[Start of Data]

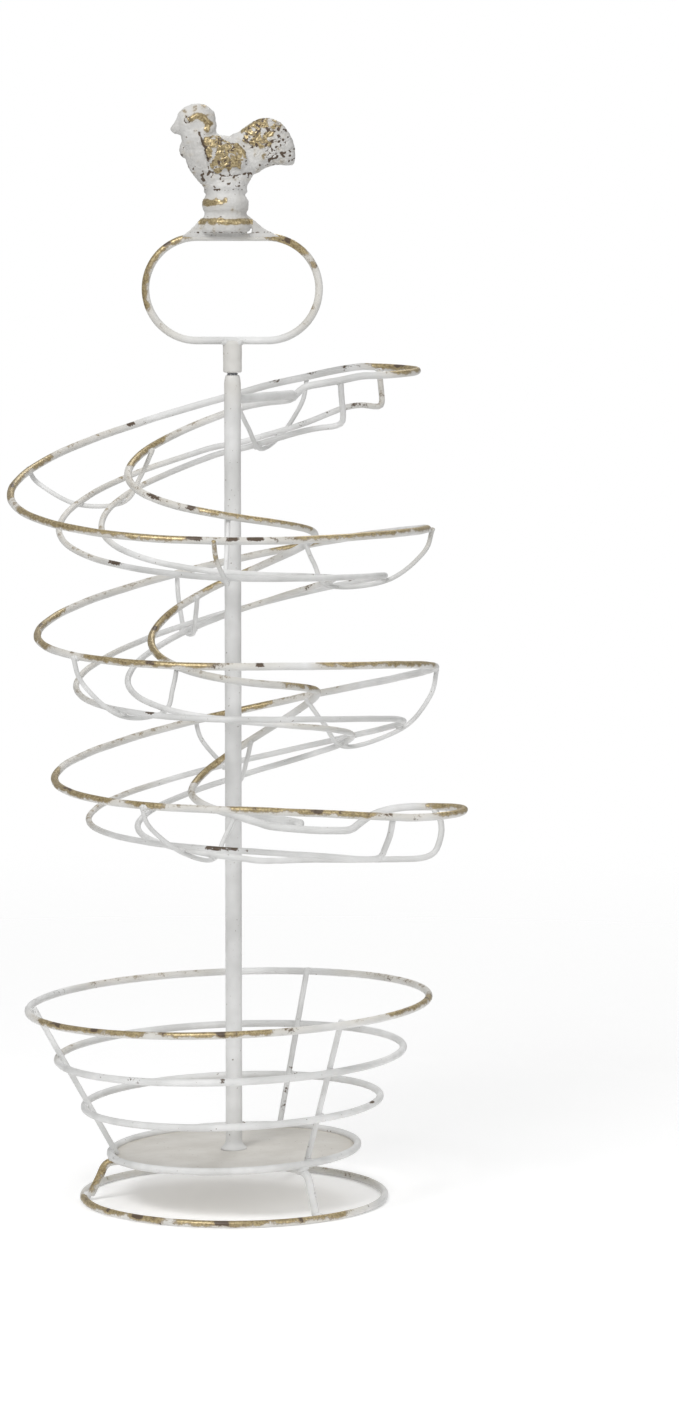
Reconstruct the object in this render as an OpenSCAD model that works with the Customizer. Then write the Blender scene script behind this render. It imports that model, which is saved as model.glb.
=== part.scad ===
// Egg holder tray: eggs roll down a helical wire channel that hangs round a centre post. The post stands
// on a small round plate with three basket rings, and a rooster on a loop handle screws into its top.
// Millimetres. X is to the right, Y to the back and Z up. The origin is on the floor, on the post's axis.

/* [Stand] */
// Diameter of the foot ring, at the middle of its wire
foot_ring_d = 130; // [120:1:140]
// Diameter of the foot ring's wire
foot_wire_d = 3.2; // [2.8:0.1:3.6]
// Depth of the flat worn on the underside of the foot ring
foot_flat = 0.2; // [0.1:0.05:0.4]
// Outer diameter of the base plate with the wire round it
plate_d = 110; // [106:1:114]
// Height of the middle of the plate's wire above the floor
plate_z = 21.9; // [20:0.1:24]
// Thickness of the base plate
plate_t = 0.8; // [0.7:0.1:1.5]
// Diameter of the wire round the plate
plate_wire_d = 3.2; // [2.8:0.1:3.6]
// Diameter of the three leg rods
leg_d = 3.5; // [3:0.1:4]

/* [Basket] */
// Diameter of the lower basket ring, at the middle of its wire
lower_ring_d = 127.6; // [122:0.1:132]
// Height of the lower basket ring
lower_ring_z = 42.6; // [38:0.1:46]
// Diameter of the middle basket ring
middle_ring_d = 149; // [142:0.1:154]
// Height of the middle basket ring
middle_ring_z = 63.6; // [58:0.1:66]
// Diameter of the top basket ring, the rim
rim_d = 172.5; // [164:0.5:175]
// Height of the rim
rim_z = 85.4; // [82:0.1:90]
// Diameter of the basket rings' wire
basket_wire_d = 3.1; // [2.6:0.1:3.4]
// Diameter of the three ribs up the inside of the basket
rib_d = 2.5; // [2:0.1:3]
// Lean of the plate and the basket rings, with their right side higher, in degrees
basket_lean = 2; // [0:0.1:3]

/* [Post] */
// Outer diameter of the centre post
post_d = 7.1; // [6.8:0.1:8]
// Height of the top of the post above the floor
post_top = 354.8; // [350:0.1:360]
// Diameter of the post's bore
post_bore_d = 5; // [4.9:0.05:5.1]
// Height of the tapered lead at the top of the post
post_taper_h = 3.5; // [2:0.1:5]

/* [Egg rails] */
// Diameter of the upper rails' wire
upper_wire_d = 3.2; // [2.8:0.1:3.6]
// Diameter of the lower rails' wire
lower_wire_d = 2.6; // [2.2:0.1:3]
// Diameter of the nine cradles' wire
cradle_wire_d = 2; // [1.6:0.1:2.4]
// How far a cradle bulges outside the two outer rails
cradle_bulge = 3; // [1:0.5:6]
// Width of the loop that joins the two upper rails at each end
end_loop_w = 49; // [47:0.5:50]
// Slope of the lower rails, up to the right, where they pass the back and the front in turn, in degrees
side_rise = [3.5, 6.4, 7.9, 7.8, 6.1, 3];
// Diameter of the two arms between the post and the inner rail
arm_d = 4; // [3.4:0.1:4.2]

/* [Handle] */
// Outer diameter of the sleeve under the handle
sleeve_d = 8; // [7.6:0.1:8.4]
// Height of the sleeve
sleeve_h = 13.3; // [12:0.1:15]
// Gap between the post and the sleeve, where the stud shows
neck_gap = 1.2; // [0.8:0.1:2]
// Diameter of the stud
stud_d = 4.9; // [4.85:0.05:4.9]
// Length of the stud that is inside the post
stud_engaged = 13; // [10:0.5:20]
// Outer width of the handle ring
handle_w = 77; // [70:0.1:80]
// Outer height of the handle ring
handle_h = 47; // [44:0.1:50]
// Diameter of the handle ring's wire
handle_wire_d = 3.3; // [3:0.1:3.6]

/* [Rooster] */
// Height of the top of the rooster's comb above the floor
rooster_top = 470; // [468:0.5:474]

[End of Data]

| What you should do |
Please set down all the data word for word.

| Response below |
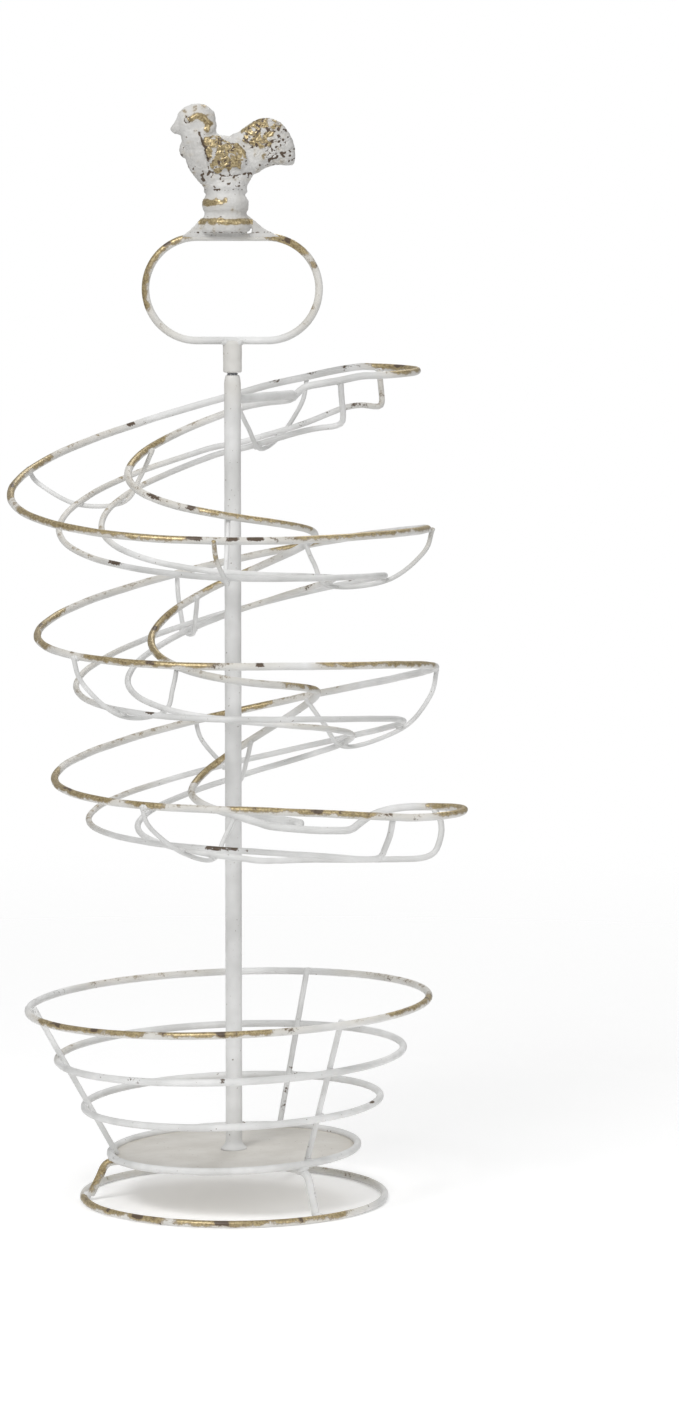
Reconstruct the object in this render as an OpenSCAD model that works with the Customizer. Then write the Blender scene script behind this render. It imports that model, which is saved as model.glb.
=== part.scad ===
// Egg holder tray: eggs roll down a helical wire channel that hangs round a centre post. The post stands
// on a small round plate with three basket rings, and a rooster on a loop handle screws into its top.
// Millimetres. X is to the right, Y to the back and Z up. The origin is on the floor, on the post's axis.

/* [Stand] */
// Diameter of the foot ring, at the middle of its wire
foot_ring_d = 130; // [120:1:140]
// Diameter of the foot ring's wire
foot_wire_d = 3.2; // [2.8:0.1:3.6]
// Depth of the flat worn on the underside of the foot ring
foot_flat = 0.2; // [0.1:0.05:0.4]
// Outer diameter of the base plate with the wire round it
plate_d = 110; // [106:1:114]
// Height of the middle of the plate's wire above the floor
plate_z = 21.9; // [20:0.1:24]
// Thickness of the base plate
plate_t = 0.8; // [0.7:0.1:1.5]
// Diameter of the wire round the plate
plate_wire_d = 3.2; // [2.8:0.1:3.6]
// Diameter of the three leg rods
leg_d = 3.5; // [3:0.1:4]

/* [Basket] */
// Diameter of the lower basket ring, at the middle of its wire
lower_ring_d = 127.6; // [122:0.1:132]
// Height of the lower basket ring
lower_ring_z = 42.6; // [38:0.1:46]
// Diameter of the middle basket ring
middle_ring_d = 149; // [142:0.1:154]
// Height of the middle basket ring
middle_ring_z = 63.6; // [58:0.1:66]
// Diameter of the top basket ring, the rim
rim_d = 172.5; // [164:0.5:175]
// Height of the rim
rim_z = 85.4; // [82:0.1:90]
// Diameter of the basket rings' wire
basket_wire_d = 3.1; // [2.6:0.1:3.4]
// Diameter of the three ribs up the inside of the basket
rib_d = 2.5; // [2:0.1:3]
// Lean of the plate and the basket rings, with their right side higher, in degrees
basket_lean = 2; // [0:0.1:3]

/* [Post] */
// Outer diameter of the centre post
post_d = 7.1; // [6.8:0.1:8]
// Height of the top of the post above the floor
post_top = 354.8; // [350:0.1:360]
// Diameter of the post's bore
post_bore_d = 5; // [4.9:0.05:5.1]
// Height of the tapered lead at the top of the post
post_taper_h = 3.5; // [2:0.1:5]

/* [Egg rails] */
// Diameter of the upper rails' wire
upper_wire_d = 3.2; // [2.8:0.1:3.6]
// Diameter of the lower rails' wire
lower_wire_d = 2.6; // [2.2:0.1:3]
// Diameter of the nine cradles' wire
cradle_wire_d = 2; // [1.6:0.1:2.4]
// How far a cradle bulges outside the two outer rails
cradle_bulge = 3; // [1:0.5:6]
// Width of the loop that joins the two upper rails at each end
end_loop_w = 49; // [47:0.5:50]
// Slope of the lower rails, up to the right, where they pass the back and the front in turn, in degrees
side_rise = [3.5, 6.4, 7.9, 7.8, 6.1, 3];
// Diameter of the two arms between the post and the inner rail
arm_d = 4; // [3.4:0.1:4.2]

/* [Handle] */
// Outer diameter of the sleeve under the handle
sleeve_d = 8; // [7.6:0.1:8.4]
// Height of the sleeve
sleeve_h = 13.3; // [12:0.1:15]
// Gap between the post and the sleeve, where the stud shows
neck_gap = 1.2; // [0.8:0.1:2]
// Diameter of the stud
stud_d = 4.9; // [4.85:0.05:4.9]
// Length of the stud that is inside the post
stud_engaged = 13; // [10:0.5:20]
// Outer width of the handle ring
handle_w = 77; // [70:0.1:80]
// Outer height of the handle ring
handle_h = 47; // [44:0.1:50]
// Diameter of the handle ring's wire
handle_wire_d = 3.3; // [3:0.1:3.6]

/* [Rooster] */
// Height of the top of the rooster's comb above the floor
rooster_top = 470; // [468:0.5:474]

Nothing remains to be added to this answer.